Sure, it still lost $42 million (adjusted EBITDA) using the most attractive financial metric from Snap’s Q3 2019, but that was 69% lower than in the same period a year earlier. Further, its adjusted EBITDA loss for the first nine months fell 53% to $245 million. Go back to Q3 2017, and you’ll see that it lost $179 million in the quarter.
So, its Q3 adjusted EBITDA loss for the last three years has gone from $179 million to $138 million to $42 million this past quarter.
Any way you slice it, that’s real progress.
Spiegel took the most significant chance of Snap’s relatively short life, and it’s paying off. User growth is up, losses are down, and it heads into 2020 with a swagger it hasn’t had in a long time.
That’s excellent news if you own Snapchat stock.
The Bottom Line on SNAP Stock
As I stated at the outset, the key to SNAP stock moving into the $20s and beyond in 2020, has to do with generating positive free cash flow.
In the nine months ended Sept. 30, Snap reduced its free cash flow usage by almost $400 million to $266 million, a 60% decline from last year.

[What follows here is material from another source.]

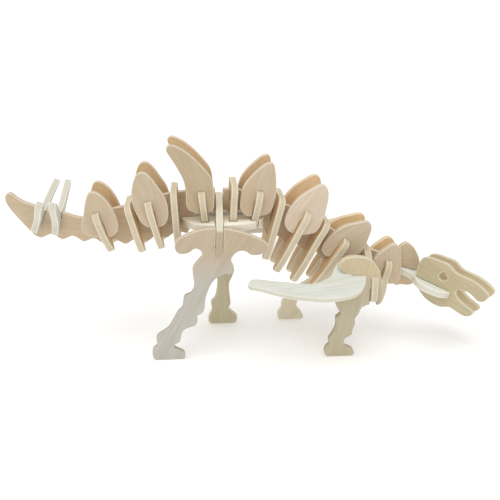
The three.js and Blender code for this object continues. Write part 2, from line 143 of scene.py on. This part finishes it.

Sequentially, it decreased its free cash flow used in the third quarter by 18% to $84 million from $103 million in Q2 2019.
Assuming it reduces its Q4 2019 free cash flow used by 18% sequentially, it will come in around $69 million, less than half the amount it used in Q4 2018.
More importantly, it will finish 2019 with a negative free cash flow of $335 million, 59% lower than in 2018.
I don’t know if it can deliver positive free cash flow in 2020, but what I do know is that should it be successful, I can virtually guarantee SNAP stock will higher this time next year.
In 2020, I’d watch free cash flow used like a hawk.
At the time of this writing Will Ashworth did not hold a position in any of the aforementioned securities.